Vertigine. Sì, un senso di vertigine coglie il credente che ascolta e “vede” la Parola offertaci in questa II domenica di quaresima. Da una lettura ad un’altra è tutto un rimbalzare di termini che si ripetono, uguali: luoghi, nomi, verbi, voci, parole che sembrano incise col fuoco, visioni da far venire il capogiro come deve essere venuto a Pietro, Giacomo e Giovanni davanti alla Trasfigurazione di Gesù.
Come i discepoli anche noi siamo “presi” dalla Parola e “condotti” su un alto monte, dove si svolge la scena finale del dramma vissuto nella prima lettura da un padre e il suo unico amato figlio: Abramo e Isacco, un padre e un figlio chiamati da Dio a “trasfigurare” quel legame che si è fatto troppo stretto, che rischia di diventare un possesso esclusivo, per aprirsi, invece, al dono alla benedizione alla vita.
E lì restiamo col fiato sospeso e gli occhi incollati a quella lama alzata sopra il capo del figlio, aspettando che la voce dell’angelo di Dio fermi la mano di Abramo e un agnello prenda il posto di Isacco nell’offerta dell’olocausto, cosicché possiamo tirare un sospiro di sollievo e cantare con il salmista “io sono tuo servo, figlio della tua schiava: tu hai spezzato le mie catene. A te offrirò un sacrificio di ringraziamento e invocherò il nome del Signore”.
Ma è un attimo e nelle appassionate parole che S. Paolo rivolge ai Romani, contempliamo ancora un Padre e un Figlio unigenito, un Dio che non ha risparmiato il proprio Figlio, ma lo ha consegnato per tutti noi; ma questa volta per noi il braccio assassino non è stato fermato, per noi il Figlio è diventato l’Agnello immolato, per noi nessuna voce dal Cielo ha risposto all’ultimo grido del Figlio: è la vertigine dell’Amore che per noi apre una breccia nell’abbraccio Trinitario e ci mette al sicuro dentro un Cielo che è diventato casa nostra, poiché Gesù Cristo è morto, anzi è risorto per farci figli del Padre suo e fratelli suoi e ora sta alla destra di Dio e intercede per noi. Davanti a questa visione di luce anche noi vorremmo dire con Pietro: Rabbì, è bello per noi essere qui, noi soli a fare tre capanne per mettere al sicuro, insieme a Te, Mosè ed Elia, la Legge e i Profeti.

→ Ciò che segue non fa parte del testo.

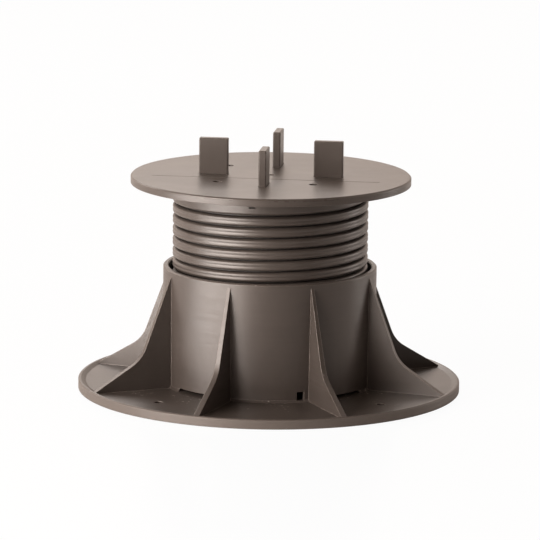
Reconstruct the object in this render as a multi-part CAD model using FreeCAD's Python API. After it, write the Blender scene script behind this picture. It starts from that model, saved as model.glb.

Ma l’Amore non si lascia “trattenere”, ci porta sul monte e ci seduce in un istante con la visione della sua Bellezza e, subito, ci riporta giù a verso i nostri fratelli, avendo ancora le orecchie risuonanti della voce del Padre –questi è il Figlio mio, l’amato: ascoltatelo– e il cuore tremante per aver sbirciato dentro l’abisso dell’Amore Crocifisso e Risorto, che ci chiama a seguirlo dentro il mistero quotidiano della morte che da’ la vera vita.